Satria Kanjuruhan

Oleh: Dahlan Iskan

Satria Kanjuruhan
Dahlan Iskan (Disway). Foto: Ricardo/JPNN.com

Nak, napasmu terengah-engah bukan karena soal matematika,
Namun di tengah permainan yang biasanya kau habiskan di sore hari bersama teman sebaya.

Betapa pengap menghirup asap yang seketika melenyapkan mimpi-mimpimu,
Membunuh dan menginjakmu bahkan sebelum kau bilang setuju.

Ibu akan membenci siaran televisi,
Dan Piala Dunia yang bersama Bapakmu dulu selalu kau nanti-nanti.
Atau suara sirine yang menggaung,
Mengantar kepulanganmu, memaksa ibu untuk berkabung.

Nak, kenapa tak kau kenakan saja sepatu itu,
Yang sudah ibu cuci untuk mengantarmu menjemput tim kebanggaanmu,
Dan untuknya kau rela korbankan nyawa,
Dibunuh sendiri oleh mimpimu yang menyala.
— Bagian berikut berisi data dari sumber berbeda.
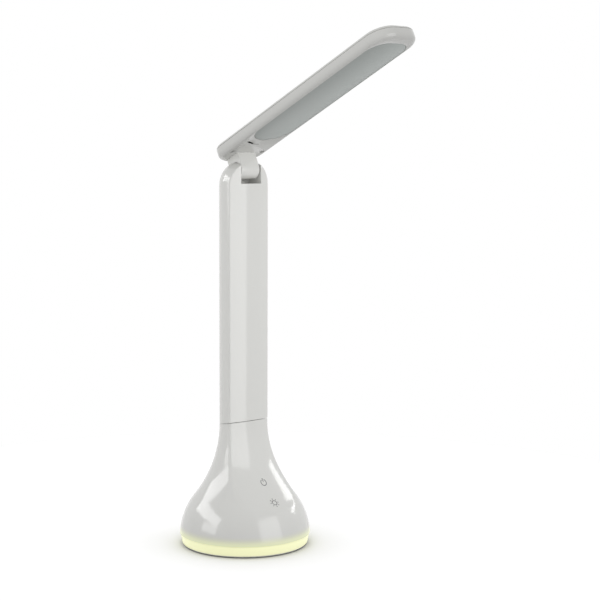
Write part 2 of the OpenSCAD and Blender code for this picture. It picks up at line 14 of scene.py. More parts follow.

Ibu tinggalkan talinya di beranda yang selalu terbuka,
Kapan pun kau ingin kembali ke rumah dan pelukan ibu yang sederhana.
Nak, ibu tinggalkan nasi bersama lauknya di atas meja,
Pulanglah dan santap habis setelah kau lelah berlaga.

Pulanglah, di rumah ada cinta,
Siap menampung berapa pun banyak kau meneteskan –air mata.

***

"Saya tergerak menulis puisi ketika melihat Aremania cilik meninggal di pangkuan ibunya yang menangis," ujar Lintang B. Prameswari.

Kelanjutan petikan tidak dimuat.